於一爽
2009-03-06 23:04:52
非常賈樟柯·不是特別「賤」
去看《24城記》。
電影開篇講「二十四城芙蓉花,錦官自昔稱繁花」,看來賈樟柯這回又要拿中國當下境況作為歷史性話題來演繹了。因為整個七言所構建的意境就是在時代急劇變遷的同時,個體如何面對生存空間的毀滅或者重建。雖然這種面對在大多數時候,表現為一種不知所措。
比如影片中大量記述的那些生存於計劃經濟體制下的工人,當有一天這種體制不再需要他們的時候,他們和他們的青春也只剩被擱置在歷史某個短暫的階段里。而荒謬的是,這種擱置只能解讀為一種時代的偶然,他們的熱情在這種偶然面前只剩被犧牲掉,至多有賈樟柯來嘗試性地記錄一下這種生存狀態,別無他途。
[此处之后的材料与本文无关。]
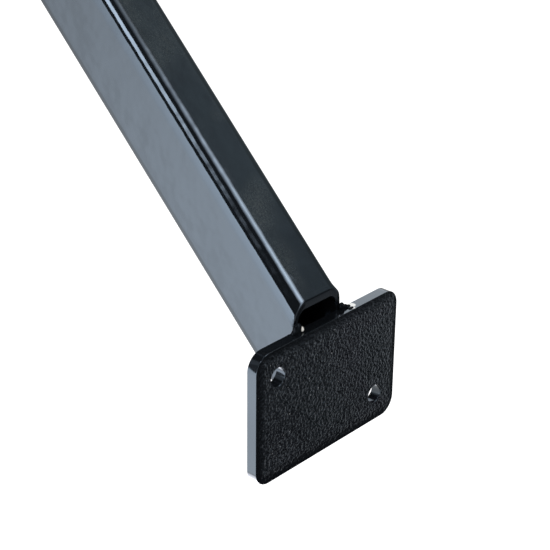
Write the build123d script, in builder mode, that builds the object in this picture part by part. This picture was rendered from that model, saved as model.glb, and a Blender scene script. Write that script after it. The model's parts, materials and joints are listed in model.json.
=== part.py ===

當然在這種嘗試性的記錄中,還是可見導演摻入了為數不少的虛構成份,雖然這種虛構和記錄的邊界是比較模稜兩可的。但是顯然,這種摻入叫整部影片沒有《小武》之類顯得自由自在。但這也是別無他途,因為這確實不是賈樟柯所熟悉的。
之前聽人講,《24》是一部實驗作品,不過看了影片之後,對於這種實驗性實在有待商榷。或者說這種實驗氣質,至多是形式上的。
確實,電影結合紀錄片和劇情片的表現手法,同時還加入了大量黑場、字幕等默片時代的畫面手段,情節上是人物訪談式的串聯、拼貼,不可謂不實驗。但從實質的美學風格上來講,比如影片人物的生活化表演、寫實主義的影像風格、跳脫場面的寫意手法、印記時代特徵的音樂、還有現實與詩意大面積的結合等等,其實還是非常賈樟柯的。當然這種純粹,也得力於和餘力為、林強鐵打不動的三角組合。
不過這回,在鐵三角之外,加入了翟永明,而翟永明間歇地在影片的段落性黑場中加入的詩詞,確實將賈樟柯一向的意象化來的更加直截了當。雖然一些詩詞的填入,也某種程度上,增加了影片「裝「得成份。
再者,這部影片的「非常賈樟柯」也來自於一些似曾相識得場景,比如那個在燈光、天台、車流、霓虹、搖滾之中滑滾輪的女孩,顯得異常得夢幻和充滿變動。還有林強詭譎空靈的音樂,確實與影片寫實主義的風格形成了某種間離,不過這種間離也剛巧拼貼同構出了一種多少有些荒謬的影像基調。而這種夢幻荒謬的影響基調,是賈樟柯寫實影片中,最大得一個標籤。如此標籤,還有那些大量沿用的《三峽好人》之中對於人物進行景物寫生的鏡頭。這些個體在鏡頭之下被定格,顯得既凝重,又飽含詩意。
另外,看《24》,發現表演這回事,真的是不好講。影片中大量非職演員面對面的人物訪談,非常不錯。他們在影片中有各自的位置和姿態,生活化,毫不做作,從而很容易叫觀眾獲得代入感。看來賈樟柯在調度演員方面確實有本事。
所以無論如何,這還是一部非常賈樟柯的電影,雖然在力量方面都遠遠落後於《小武》之類的,但是至少還是賈式思路,而至於那些形式上的創新,也不妨看成是導演拿了開發商的錢,而同時又想繼續自己電影的權宜之計。而這種權宜之計比之那些超級燒錢、騷包的房地產廣告宣傳片,還不是來的特別的「賤」。